Alum Turns Pixar ‘Inside Out’

Photos by Ernesto Rivera / CSU, Chico

Alumnus and assistant editor at Pixar Animation Studios Jimmy Lillard inside the stuidos’ headquarters.

Inside the lobby of the Steve Jobs Building at Pixar Animation Studios stands a glass case filled with the company’s 13 Oscars, nine Golden Globes, and countless other awards. The newest Oscar in that case belongs to the movie Inside Out, a movie that explores the emotions in people’s heads with Pixar’s classic humor and heart.

“The first time I heard the pitch, I knew it was a special story for the director Pete Docter,” said Chico State alumnus and one of the film’s assistant editors Jimmy Lillard during a recent interview at the company’s Emeryville headquarters. “To see it go on this whole path and then win an Oscar was really satisfying and really rewarding, and I was really happy to see that there is support and encouragement for movies like that.”
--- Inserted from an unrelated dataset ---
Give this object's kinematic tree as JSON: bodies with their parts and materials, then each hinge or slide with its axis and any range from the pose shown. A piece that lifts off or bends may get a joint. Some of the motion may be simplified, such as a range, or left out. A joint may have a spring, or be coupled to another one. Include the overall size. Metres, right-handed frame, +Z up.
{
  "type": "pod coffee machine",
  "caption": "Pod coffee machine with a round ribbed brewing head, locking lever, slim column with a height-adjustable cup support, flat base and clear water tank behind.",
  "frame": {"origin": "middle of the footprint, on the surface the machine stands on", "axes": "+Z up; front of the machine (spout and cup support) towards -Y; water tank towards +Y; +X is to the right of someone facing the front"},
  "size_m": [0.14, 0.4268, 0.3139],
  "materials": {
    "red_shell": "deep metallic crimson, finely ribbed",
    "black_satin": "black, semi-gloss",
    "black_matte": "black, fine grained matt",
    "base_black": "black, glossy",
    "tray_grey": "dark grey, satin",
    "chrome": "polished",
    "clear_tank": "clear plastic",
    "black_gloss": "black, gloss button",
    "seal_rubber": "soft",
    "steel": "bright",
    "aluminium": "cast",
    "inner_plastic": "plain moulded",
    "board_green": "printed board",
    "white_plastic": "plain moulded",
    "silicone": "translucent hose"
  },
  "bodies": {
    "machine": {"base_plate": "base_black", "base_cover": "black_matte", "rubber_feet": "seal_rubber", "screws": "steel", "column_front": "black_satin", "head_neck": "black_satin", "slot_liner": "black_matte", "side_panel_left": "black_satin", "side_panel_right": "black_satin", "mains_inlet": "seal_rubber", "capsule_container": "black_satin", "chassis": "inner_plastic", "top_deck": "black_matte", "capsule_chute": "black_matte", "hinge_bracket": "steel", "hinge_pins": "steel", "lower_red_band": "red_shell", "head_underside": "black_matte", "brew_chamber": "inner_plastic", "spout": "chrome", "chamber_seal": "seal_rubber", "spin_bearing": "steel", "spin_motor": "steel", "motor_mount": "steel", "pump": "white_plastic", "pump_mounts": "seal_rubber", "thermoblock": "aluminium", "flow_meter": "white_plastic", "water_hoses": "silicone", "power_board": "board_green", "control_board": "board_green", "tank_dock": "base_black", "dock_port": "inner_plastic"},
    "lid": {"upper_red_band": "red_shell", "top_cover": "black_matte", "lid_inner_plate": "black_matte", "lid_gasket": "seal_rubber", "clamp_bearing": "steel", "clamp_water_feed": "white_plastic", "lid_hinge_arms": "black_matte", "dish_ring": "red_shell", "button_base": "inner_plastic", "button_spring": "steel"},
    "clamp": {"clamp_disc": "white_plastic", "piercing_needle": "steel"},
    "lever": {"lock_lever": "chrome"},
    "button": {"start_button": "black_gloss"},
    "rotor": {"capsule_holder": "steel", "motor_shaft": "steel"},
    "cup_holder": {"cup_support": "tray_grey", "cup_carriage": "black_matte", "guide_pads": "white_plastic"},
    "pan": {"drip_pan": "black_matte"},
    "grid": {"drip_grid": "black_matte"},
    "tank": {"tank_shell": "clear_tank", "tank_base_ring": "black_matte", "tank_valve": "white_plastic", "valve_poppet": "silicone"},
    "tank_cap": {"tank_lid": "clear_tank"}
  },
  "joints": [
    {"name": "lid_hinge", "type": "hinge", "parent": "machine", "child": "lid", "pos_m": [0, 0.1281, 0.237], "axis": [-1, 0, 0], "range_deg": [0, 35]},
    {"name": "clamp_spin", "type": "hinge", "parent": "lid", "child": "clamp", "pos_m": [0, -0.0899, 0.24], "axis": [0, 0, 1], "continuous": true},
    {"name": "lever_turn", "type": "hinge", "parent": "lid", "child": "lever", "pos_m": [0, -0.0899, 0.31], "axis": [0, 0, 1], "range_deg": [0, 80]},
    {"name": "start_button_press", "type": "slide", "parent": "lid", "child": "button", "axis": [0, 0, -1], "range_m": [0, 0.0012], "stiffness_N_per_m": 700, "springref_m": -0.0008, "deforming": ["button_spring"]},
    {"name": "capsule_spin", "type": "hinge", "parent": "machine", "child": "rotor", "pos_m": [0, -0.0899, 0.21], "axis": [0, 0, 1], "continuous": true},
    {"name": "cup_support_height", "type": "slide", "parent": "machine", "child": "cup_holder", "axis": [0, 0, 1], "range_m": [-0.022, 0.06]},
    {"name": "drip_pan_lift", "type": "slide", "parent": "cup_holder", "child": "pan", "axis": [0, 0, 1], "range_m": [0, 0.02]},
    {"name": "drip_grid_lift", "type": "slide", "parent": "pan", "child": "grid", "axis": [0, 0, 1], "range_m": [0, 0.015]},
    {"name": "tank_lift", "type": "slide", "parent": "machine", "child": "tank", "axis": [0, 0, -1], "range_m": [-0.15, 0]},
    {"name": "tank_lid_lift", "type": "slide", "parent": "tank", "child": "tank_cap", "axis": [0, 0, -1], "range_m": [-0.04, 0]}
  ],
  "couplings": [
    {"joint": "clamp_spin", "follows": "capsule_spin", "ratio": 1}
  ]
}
Inside Out was also a special story for Lillard (BA, Media Arts ’04), because it was his first feature film for the animation company and because he spent four years of his life working on it from beginning to end. He was hired by Pixar in March 2010, and his first few projects included Toy Story shorts like Hawaiian Vacation, Small Fry, and Partysaurus Rex.

Before that, one of his first jobs out of college was working for CafeFX, a now-defunct visual effects house, where he got a gig working on his first film, Robert Rodriguez’s Sin City. After several years working as a visual effects editor in the Bay Area and a brief stint in Washington, D.C., Lillard moved into the animation world. That transition gave him much more freedom as a storyteller, he said, and erased every boundary he ever had with films.
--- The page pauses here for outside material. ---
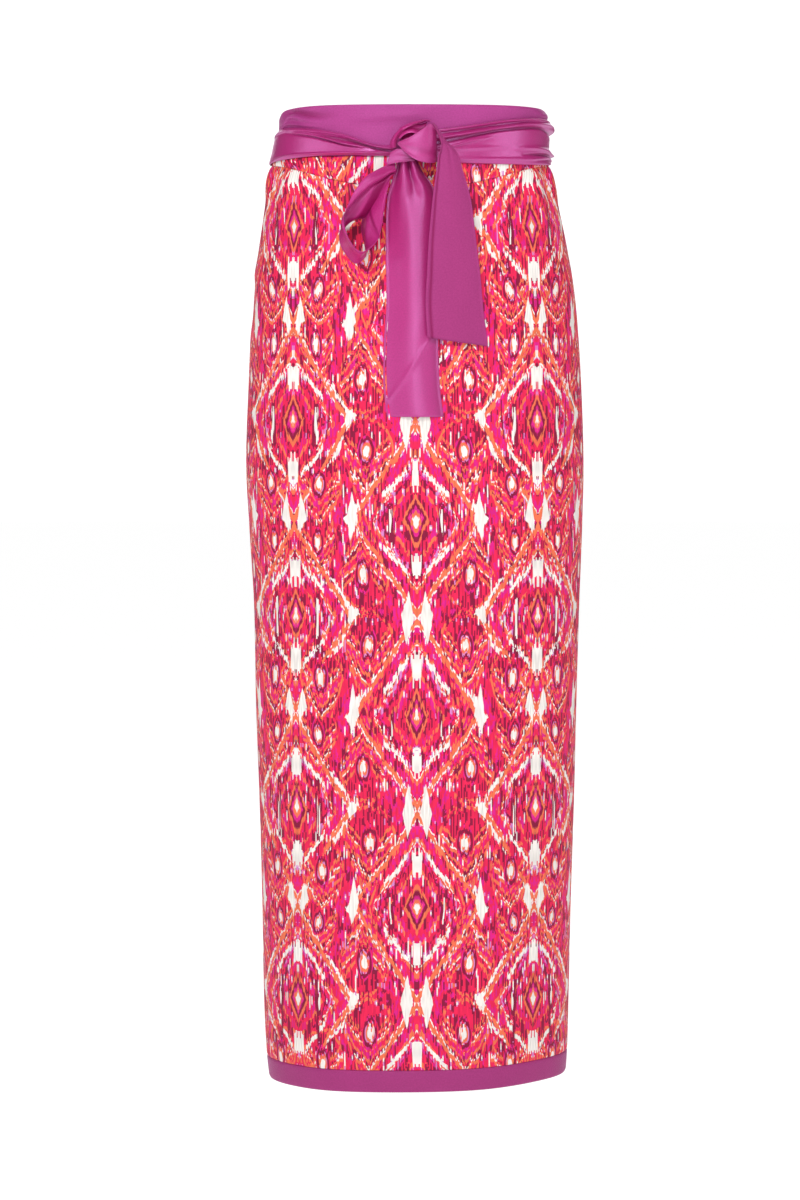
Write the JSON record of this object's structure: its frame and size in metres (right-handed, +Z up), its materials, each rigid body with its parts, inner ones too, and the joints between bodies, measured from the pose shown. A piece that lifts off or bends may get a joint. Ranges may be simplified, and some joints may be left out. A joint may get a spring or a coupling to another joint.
{
  "type": "tube sarong with tied waist sash",
  "caption": "Long printed tube sarong, worn form, with curved yoke, satin waistband, satin sash tied in a half bow at the front and a satin hem band.",
  "frame": {"origin": "centre of the waist opening, at the height where the waist holds the garment", "axes": "+Z up along the worn garment, the front faces -Y, +X is the right side of the picture"},
  "size_m": [0.3361, 0.2609, 0.9686],
  "materials": {
    "printed_silk": "soft matt silk crepe, ikat-style print",
    "satin": "smooth satin with a soft gloss"
  },
  "bodies": {
    "root": {"skirt_front": "printed_silk", "skirt_back": "printed_silk", "yoke_front": "printed_silk", "yoke_back": "printed_silk", "waistband_front": "satin", "waistband_back": "satin", "hem_band_front": "satin", "hem_band_back": "satin", "sash_left": "satin", "sash_right": "satin", "sash_back": "satin", "knot_core": "satin", "knot_wrap": "satin", "knot_arch": "satin", "knot_under": "satin", "bow_loop": "satin", "tail_long": "satin", "tail_short": "satin"}
  },
  "joints": []
}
Alumnus and assistant editor at Pixar Animation Studios Jimmy Lillard inside the stuidos' headquarters in Emeryville.
Alumnus Jimmy Lillard, an assistant editor at Pixar Animation Studios, stands inside the campus headquarters in Emeryville.
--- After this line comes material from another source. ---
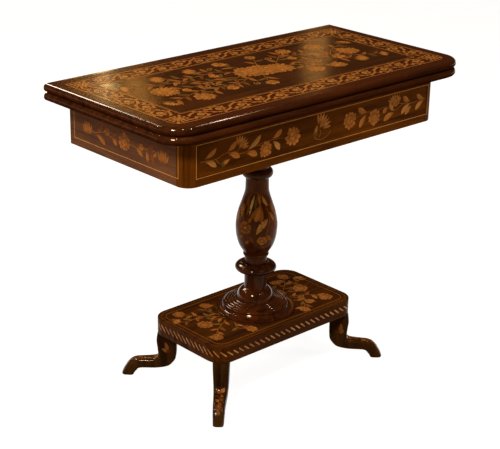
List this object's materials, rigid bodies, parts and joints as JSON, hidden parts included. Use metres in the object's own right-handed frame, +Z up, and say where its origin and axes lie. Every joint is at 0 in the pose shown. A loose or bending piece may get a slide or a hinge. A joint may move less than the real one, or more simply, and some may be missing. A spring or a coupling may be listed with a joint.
{
  "type": "card table",
  "caption": "Fold-over card table: a turning, folding half-round-edged top over a frieze box with a well, on a turned column, a platform and scroll feet.",
  "frame": {"origin": "on the floor, under the centre of the closed table's overall box", "axes": "+X along the long side, +Y from the front edge to the hinged back edge, +Z up"},
  "size_m": [0.904, 0.4554, 0.76],
  "materials": {
    "inlaid_wood": "mahogany ground with floral inlay in lighter woods, french polished",
    "mahogany": "dark mahogany, french polished",
    "dark_wood": "very dark turned mahogany, glossy polish",
    "pine": "unpolished, aged",
    "baize": "green baize, matt",
    "brass": "aged, satin",
    "iron": "dark, matt"
  },
  "bodies": {
    "base": {"frieze_front_rail": "inlaid_wood", "frieze_back_rail": "mahogany", "frieze_left_rail": "inlaid_wood", "frieze_right_rail": "inlaid_wood", "corner_post_left": "mahogany", "corner_post_right": "mahogany", "bottom_board": "pine", "pivot_board": "pine", "pivot_board_cleat_front": "pine", "pivot_board_cleat_back": "pine", "well_partition": "mahogany", "well_lining": "baize", "glue_block_front_left": "pine", "glue_block_back_left": "pine", "glue_block_front_right": "pine", "glue_block_back_right": "pine", "pedestal_cleat": "mahogany", "cleat_screw_1": "iron", "cleat_screw_2": "iron", "cleat_screw_3": "iron", "cleat_screw_4": "iron", "column_collar": "dark_wood", "column_vase": "inlaid_wood", "column_disc": "dark_wood", "column_base": "dark_wood", "tie_rod": "iron", "tie_rod_top_washer": "iron", "tie_rod_top_nut": "iron", "tie_rod_low_washer": "iron", "tie_rod_low_nut": "iron", "platform": "inlaid_wood", "foot_front_left": "mahogany", "foot_front_right": "mahogany", "foot_back_left": "mahogany", "foot_back_right": "mahogany", "foot_dowel_front_left": "mahogany", "foot_dowel_front_right": "mahogany", "foot_dowel_back_left": "mahogany", "foot_dowel_back_right": "mahogany"},
    "turning_top": {"lower_leaf": "inlaid_wood", "lower_baize": "baize", "hinge_left_lower_plate": "brass", "hinge_left_pin": "brass", "hinge_right_lower_plate": "brass", "hinge_right_pin": "brass", "swivel_plate": "iron", "pivot_bolt": "iron", "pivot_washer": "iron", "pivot_nut": "iron", "stop_peg": "brass"},
    "folding_leaf": {"upper_leaf": "inlaid_wood", "upper_baize": "baize", "hinge_left_upper_plate": "brass", "hinge_right_upper_plate": "brass"}
  },
  "joints": [
    {"name": "top_swivel", "type": "hinge", "parent": "base", "child": "turning_top", "pos_m": [0.1058, 0.1191, 0.7202], "axis": [0, 0, 1], "range_deg": [0, 90]},
    {"name": "leaf_fold", "type": "hinge", "parent": "turning_top", "child": "folding_leaf", "pos_m": [0, 0.2249, 0.7401], "axis": [-1, 0, 0], "range_deg": [0, 180]}
  ]
}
“In live action, you get a lot in camera,” he said. “You get the lighting, the environment, the performance, the audio. In animation, you don’t get any of that, you create all of it. When you’re doing a conversation in animation, you record those people separate, so an editor is crafting that conversation—picking the space in between words, picking the rhythm, picking the speed. You’re composing everything, every element.”

Lillard has loved filmmaking and storytelling ever since he took a video production class at his high school in Santa Maria, and he knew then that he was going to make a career out of it. When he attended Chico State, he was determined to make that happened any way he could. He worked at the local NBC, CBS, and Fox affiliates cutting commercials and producing local talk shows; spent countless hours in video production labs checking out equipment and learning to edit on iMovie; and even starred in a one-act student play as a Cupid-like character.

“I didn’t know where I was going to end up, but I knew I needed to do everything I needed to do while I was there to get ready for that next step,” he said.

While his love of film and storytelling was first born in high school, it was a production class he took with communication design professor Jennifer Meadows that allowed Lillard to fully stretch his creative muscles.

“It was the first time I got to be in an actual studio and was told ‘here’s how to use stuff, do whatever you want,’” he said. “Because of the support and resources at Chico, we were able to take advantage of that. We had equipment and tools that we can use and play with.”

As an assistant editor for Inside Out and Pixar’s upcoming Finding Dory, Lillard’s job includes working directly with the lead editor. He helps organize early drafts of films, works on recording sessions to keep track of dialogue, stitches together storyboards, adds temporary dialogue and music to see if certain sequences are working, and essentially recuts the movie together through every phase of production.

“When you can watch rough storyboards with temp music and somebody who works here doing dialogue and sound effects, you can watch it and feel something, you can laugh,” Lillard said. “You have storyboards and story artists, and they’re great, but when you actually see them edited and cut with dialogue, that’s when you start to see if this is working or not.”

Working at Pixar requires a lot, Lillard said, but he puts hard work, ambition, open-mindedness, and being a good listener at the top of that list. Those are qualities he’s used on Inside Out and Finding Dory, and ones, he said, that were really developed during his time as an undergrad at Chico State.

“In every way, Chico has influenced and prepared me,” he said.